The P.E.I. native left Friday for the Olympic venue to work with three Canadian medal hopefuls, who will be competing on the world’s top sport stage.

Flood, 37, says going to the Olympics in a supporting role has long been a pipe dream that he never thought would come true.

So, counting down the days for dream to become reality has been a pleasantly dizzying sensation for the son of Allan and Virginia Flood of Charlottetown.

“The past two and a half weeks have been pretty giddy,’’ he says.

“It’s hard to go to sleep at night because I’m really excited to go.’’

Flood feels confident he will be part of a team behind the scenes that brings home at least one medal, but hopefully more.

The athletes he will be working on to keep limber and loose for competition have rather impressive records.

One is Alex Harvey, the most successful Canadian cross-country skier in history outside of the Olympic Games. He is a five-time medalist at the FIS World Championships and has more than 25 World Cup podiums in his career.

Flood works in Montreal for B2Ten, a privately funded group that provides training and preparation services to elite amateur athletes. He has been working with Harvey for the past four years and has put in many hours at competitions and training camps making sure Harvey’s hips and back are moving well.

“I have a lot of different tools in my tool belt,’’ he says.

“I’ve been there when he’s crossed the line and podiums.

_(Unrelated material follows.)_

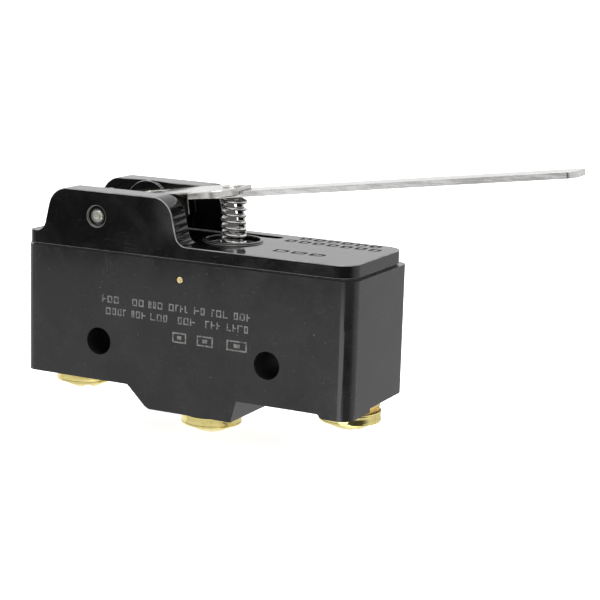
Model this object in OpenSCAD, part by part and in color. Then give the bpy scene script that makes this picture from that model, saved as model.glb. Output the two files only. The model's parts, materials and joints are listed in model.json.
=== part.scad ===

It’s an unbelievable feeling for me.’’

Flood has also been working with three-time world champion ice dancers Tessa Virtue and Scott Moir since the summer, and he will be ready rinkside to provide any needed physiotherapy on the pair, who has been selected to be Canada’s Olympic flag bearers.

“I really quickly developed a really good relationship with them,’’ he says.

“They are really easy to get along with…they tell me they are completely confident in me.’’

Flood was immersed in sport growing up on P.E.I., playing hockey, soccer, baseball and rugby, as well as tennis, golf and skiing for recreational enjoyment.

Now his job is to help other athletes compete at the top of their game.

He welcomes the opportunity to assist three top athletes at the Olympics.

“I’m not nervous,’’ he says.

“I’m excited to get started…I know what my job is.’’

In addition to keeping a close eye on Harvey as well as Virtue and Moir, Flood notes he would like to watch some other events just because he is “a fan.’’

In particular, he hopes to have the opportunity to cheer fellow P.E.I. native Heather Moyse - the double Olympic gold medalist from Summerside – as she tries to once again reach the podium, this time pushing rookie bobsledder Alysia Rissling.

“If I’m free, I’m definitely going to go watch her race,’’ says Flood.